BS I spoke to Ryan Giggs one night at the Hacienda… He didn't make much impression on me. Giggs, he's a typical football player, talented on the pitch, but completely uninteresting off it. In his eyes, there was nothing there. No expression. Like a zombie… A few days later, I met him again in a bar in the city centre. I don't know if I should tell you this, it's a drug story… basically, he was there with a glass in his hand, with this same empty stare… me, I was completely out of it. I was with my mates and we had all taken a few pills. We took Giggs with us when we went into the toilets to have a couple more… and at that moment six bodyguards jumped on us and grabbed us by the shoulders to get us out of the bar. It was the first time I saw an emotion in Giggs' eyes: terror!

Did you ever meet Cantona?

BS I met him a few times, at parties. He even came to my place once. I was having a party and a girlfriend rang me, asking if she could bring along some guys she had met in a bar round the corner. I asked her who these guys were. "Eric Cantona, his brother and a couple of mates". "Shit, yeah! Bring them over!" I talked a bit with Eric, I got the impression that he was someone very… strange! Very intense, very thoughtful. Not like Ryan Giggs! We talked about a few things, and I remember we went into the kitchen, and he saw a photo that was on the fridge door, a photo of him. He looked at the photo, he looked at me, and then he looked at the photo again… it was only a few seconds, it was weird, I was a little bit scared, and I said maybe we'd better go back in the other room... I also remember that Eric, or his brother, I'm not sure, kept putting on a Gypsy Kings CD! Jesus, the Gypsy Kings in my house! And they all started dancing like Spaniards to this crap!

SM Fuck me, you've got a Gypsy Kings CD at home!

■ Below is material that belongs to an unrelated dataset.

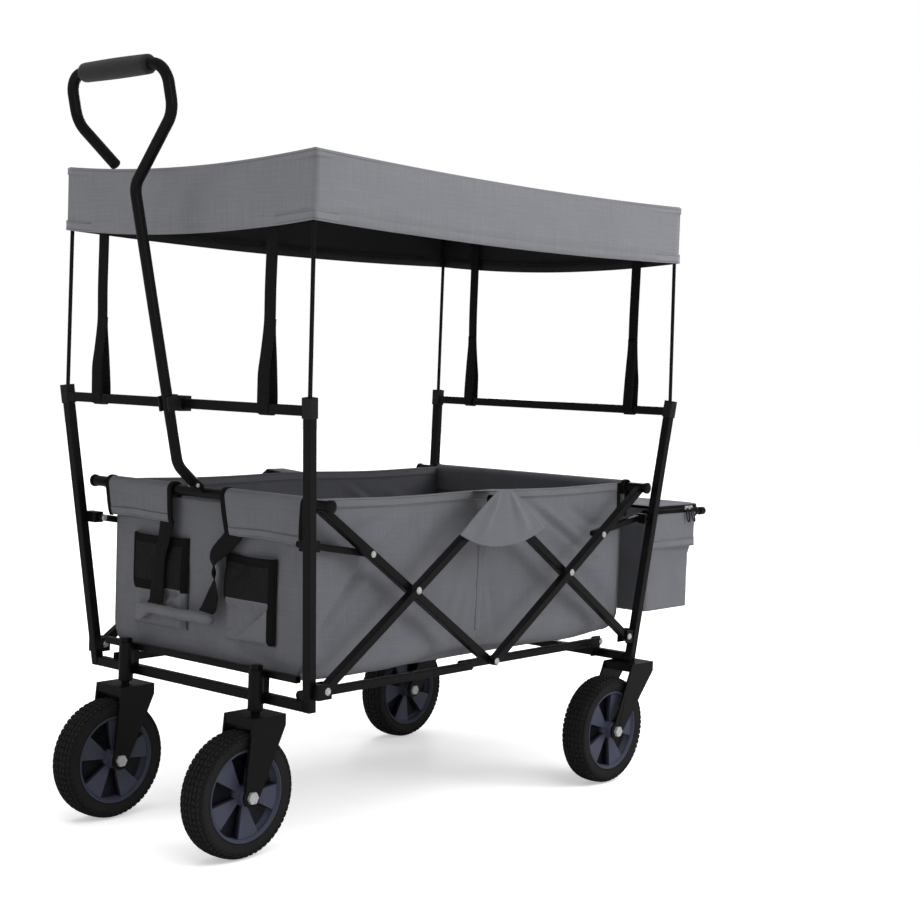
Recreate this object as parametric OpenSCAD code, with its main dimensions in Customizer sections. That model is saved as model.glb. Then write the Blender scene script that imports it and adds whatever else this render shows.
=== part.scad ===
// Folding pull wagon: fabric tub on a scissor frame, with a sun canopy and a tail bag.
// The front, where the pull handle is, points along -X. Left is -Y. The ground is z = 0.

/* [Scissor frame] */
// Distance of each bottom pivot from the middle of the wheelbase
pivot_x = 370; // [366:1:372]
// Height of the bottom pivots
pivot_z = 243; // [242:1:246]
// Height of the pivot where the risers meet
peak_z = 493; // [490:1:495]
// Side of a square scissor bar
bar_w = 13; // [12:0.5:13]
// Middle of the outer layer of scissor bars, from the centre line
outer_y = 246; // [246:0.5:248]
// Middle of the inner layer of scissor bars, from the centre line
inner_y = 232.5; // [232:0.5:232.5]

/* [Posts] */
// Side of a square post or cross bar
post_w = 14; // [13:0.5:14]
// Distance of a post's top from the middle of the wheelbase
post_top_x = 430; // [425:1:435]
// Distance of a post's top from the centre line
post_top_y = 266; // [264:1:268]
// Height of the post tops
post_top_z = 638; // [634:1:640]
// Wall of the square tubes
wall = 1.2; // [1:0.1:1.6]

/* [Wheels] */
// Radius of a wheel over its tread
wheel_r = 90; // [86:1:92]
// Width of a tyre
tyre_w = 46; // [40:1:48]
// Radius where the tyre sits on the hub
rim_r = 66; // [62:1:68]
// Spokes in a hub
spokes = 5; // [4:1:6]

/* [Canopy] */
// Height of the canopy's roof
roof_z = 980; // [940:5:1000]
// Depth of the canopy's hanging edge
valance = 96; // [60:2:110]

/* [Pull handle] */
// Height of the middle of the grip
grip_z = 1086; // [1060:2:1090]
// Half of the loop's width, to the middle of the tube
loop_y = 104; // [90:2:110]
// Radius of the handle tube
handle_r = 8; // [7:0.5:8]

/* [Tub] */
// Half of the fabric tub's width
tub_y = 211; // [205:1:211]
// Height of the tub's underside
tub_bottom = 238; // [238:0.5:240]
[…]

BS No, they had brought it with them, I swear it! They were mad! And then Eric was talking to a girl – a blonde, not bad looking. She was a friend of a friend. I don't know exactly what happened, but he stuck his finger up this girl's nose! Just like that! Paf! Up the girl's nose! I didn't know what was going on, I just pretended that I hadn't seen anything… and no, I don't have any Gypsy Kings CDs at home!